Iowa Governor Signs Constitutional Carry Bill

Iowa Governor Signs Constitutional Carry Bill
(AP Photo/Charlie Neibergall)

And then there were three.

Iowa Gov. Kim Reynolds signed a Constitutional Carry bill into law on Friday afternoon, joining Utah Gov. Spencer Cox and Montana Gov. Greg Gianforte in approving permitless carry measures this year. In doing so, Reynolds made Iowa the 19th state in the nation to allow legal gun owners to lawfully carry without a government permission slip.

The governor had previously opposed Constitutional Carry as recently as 2019, but in her signing statement on Friday Reynolds said that the new law “protects the Second Amendment rights of Iowa’s law-abiding citizens while still preventing the sale of firearms to criminals and other dangerous individuals.”
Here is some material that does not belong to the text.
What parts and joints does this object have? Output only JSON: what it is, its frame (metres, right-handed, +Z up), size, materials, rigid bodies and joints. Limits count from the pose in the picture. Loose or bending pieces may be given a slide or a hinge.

“This law also takes greater steps to inform law enforcement about an individual’s mental illness helping ensure firearms don’t end up in the wrong hands. We will never be able to outlaw or prevent every single bad actor from getting a gun, but what we can do is ensure law-abiding citizens have full access to their constitutional rights while keeping Iowans safe.”
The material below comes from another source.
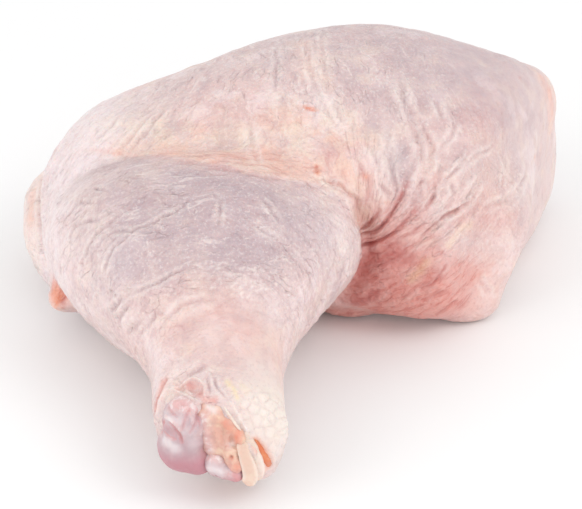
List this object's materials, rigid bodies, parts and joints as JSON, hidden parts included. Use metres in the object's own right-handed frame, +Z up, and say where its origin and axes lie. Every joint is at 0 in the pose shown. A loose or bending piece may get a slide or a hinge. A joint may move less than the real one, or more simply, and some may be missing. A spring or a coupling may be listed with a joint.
{
  "type": "raw chicken leg quarter",
  "caption": "Raw, skin-on chicken leg quarter: a broad thigh with the drumstick turned forward from the knee and a cut shank end showing cartilage.",
  "frame": {"origin": "on the surface the leg lies on, below the middle of its whole box", "axes": "+Z up; +Y from the shank end towards the back of the thigh, the longest way; +X along the thigh towards its hip end"},
  "size_m": [0.1191, 0.1345, 0.0518],
  "materials": {
    "skin": "thin moist raw skin over yellowish fat, pale lilac pink",
    "cartilage": "wet, smooth, pearly lilac white",
    "tendon": "wet cream peach strip"
  },
  "bodies": {
    "root": {"leg": "skin", "shank_cartilage": "cartilage", "cut_tendon": "tendon"}
  },
  "joints": []
}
The measure, which will take effect on July 1st, also makes it a Class D felony to sell, rent or loan a gun to a someone that the seller “knows or reasonably should know” is prohibited from owning firearms. If convicted, the seller of the firearm would be could face up to five years in prison.

Iowa was a key target for gun control group Everytown for Gun Safety in the 2020 elections, when the group pledged to spend at least a million dollars in an attempt to help Democrats capture control of the state House. Instead, Republicans picked up six seats, solidifying their majority in an election where Democrats tried to put gun control on the ballot. Democrats ended up complaining about the Constitutional Carry proposal, but there wasn’t much they could do to stop it.

In addition to the Constitutional Carry measure, Reynolds also signed legislation that forbids lawsuits from being filed that are related to the “lawful design, manufacture, marketing or sale of firearms and firearms accessories.” Gun control groups are pushing for a repeal of the federal Protection of Lawful Commerce in Arms Act, which is similar to the bill signed by Reynolds, in the hopes of trying to sue the firearms industry out of existence through junk lawsuits seeking to hold manufacturers and gun stores responsible for the third-party acts of criminals who misuse firearms.

The Constitutional Carry revolution isn’t over yet. The Tennessee legislature has also approved a permitless carry bill, and Gov. Bill Lee was in full support of the language as it made its way through the statehouse. Other states like South Carolina, Texas, and Indiana have also introduced Constitutional Carry bills, but the prospects for passage in those states is far more uncertain.

However, once Tennessee’s Constitutional Carry bill is signed, there’ll be twenty states that recognize the right to both keep and bear arms without a license, while just eight states still maintain restrictive “may-issue” laws that allow broad discretion to police to determine who has a “justifiable need” or “good cause” to receive a carry license. The Supreme Court is considering accepting a challenge to New York’s may-issue law in its conference today, and could announce as early as next Monday whether it will take the case. Iowa’s new law is another sign that, far from being a dead letter, the Second Amendment is still seen as a fundamental right in 2021, just as it was in 1791. Let’s hope that the Supreme Court agrees, and puts the New York carry case on its docket.